The Importance of Form 8606

Form 8606 is crucial for tracking non-deductible contributions and distributions to avoid double taxation. The IRS advises taxpayers to file this form when making distributions.

  • How it Works: The form is a cumulative record. Each year, the current form 8606 builds upon previous filings, tracking the basis (after-tax amount) within the IRA.
  • Reconstructing Past Records: If Form 8606 wasn’t filed in prior years, it can be reconstructed using Form 5498 (reporting contributions) and 1099-R (reporting distributions) along with account statements.
  • IRS Flexibility: While filing all past forms is ideal, Applebe notes the IRS is often receptive to taxpayers who can demonstrate their after-tax basis with supporting documentation, even without prior Form 8606 filings.

“I call form 8606 the taxpayers's best uh tool for avoiding double taxation,” Applebe emphasizes.
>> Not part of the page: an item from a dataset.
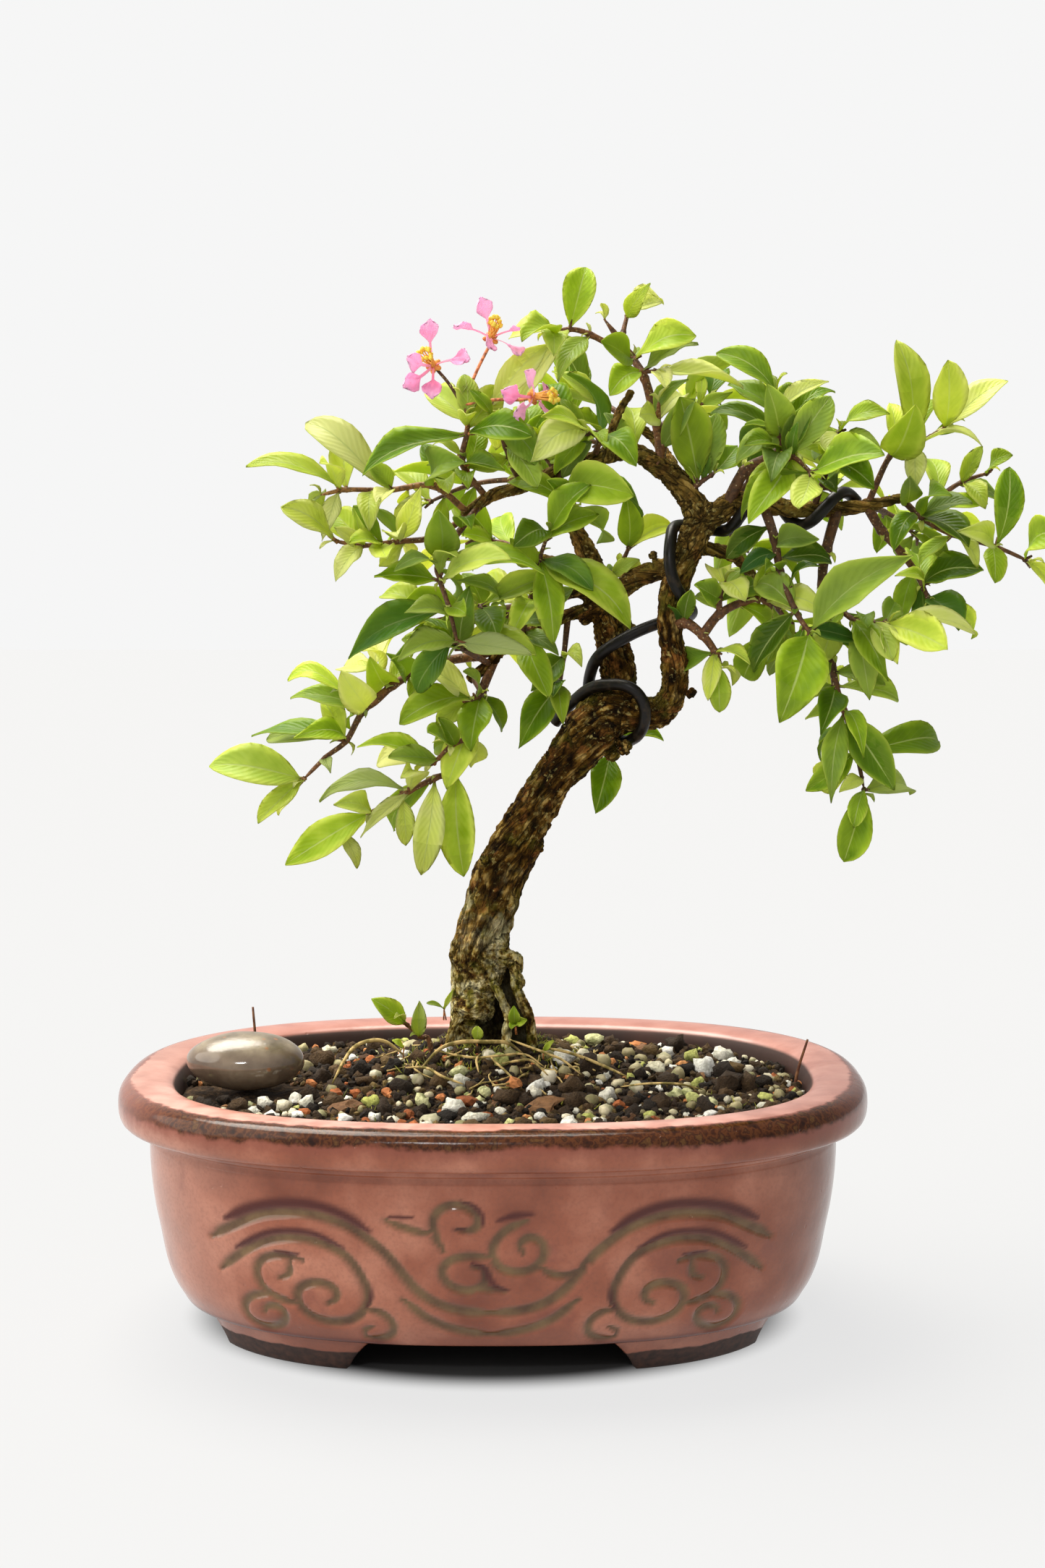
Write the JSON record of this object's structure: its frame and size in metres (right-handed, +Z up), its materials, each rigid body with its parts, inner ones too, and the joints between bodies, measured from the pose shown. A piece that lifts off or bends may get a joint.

Record Keeping Best Practices

To ensure accurate tax reporting, individuals should maintain copies of:

  • Tax returns
  • Form 5498 (reporting contributions)
  • Form 1099-R (reporting distributions)
  • Account statements

Beneficiary Considerations

The issue of after-tax amounts extends to inherited IRAs. If a beneficiary inherits a Traditional IRA with an after-tax balance, they must communicate with the decedent’s tax preparer to determine the non-taxable portion of the inheritance. This also applies to IRAs received as part of a divorce settlement.

Conclusion

The key takeaway is that individuals are responsible for tracking after-tax amounts in their Traditional IRAs to avoid double taxation. Proactive record-keeping, filing Form 8606, and understanding the differences between IRA custodians and 401(k) administrators are essential for maximizing retirement savings and minimizing tax liabilities. The onus is on the individual to be their own “plan administrator” and communicate effectively with their tax preparer.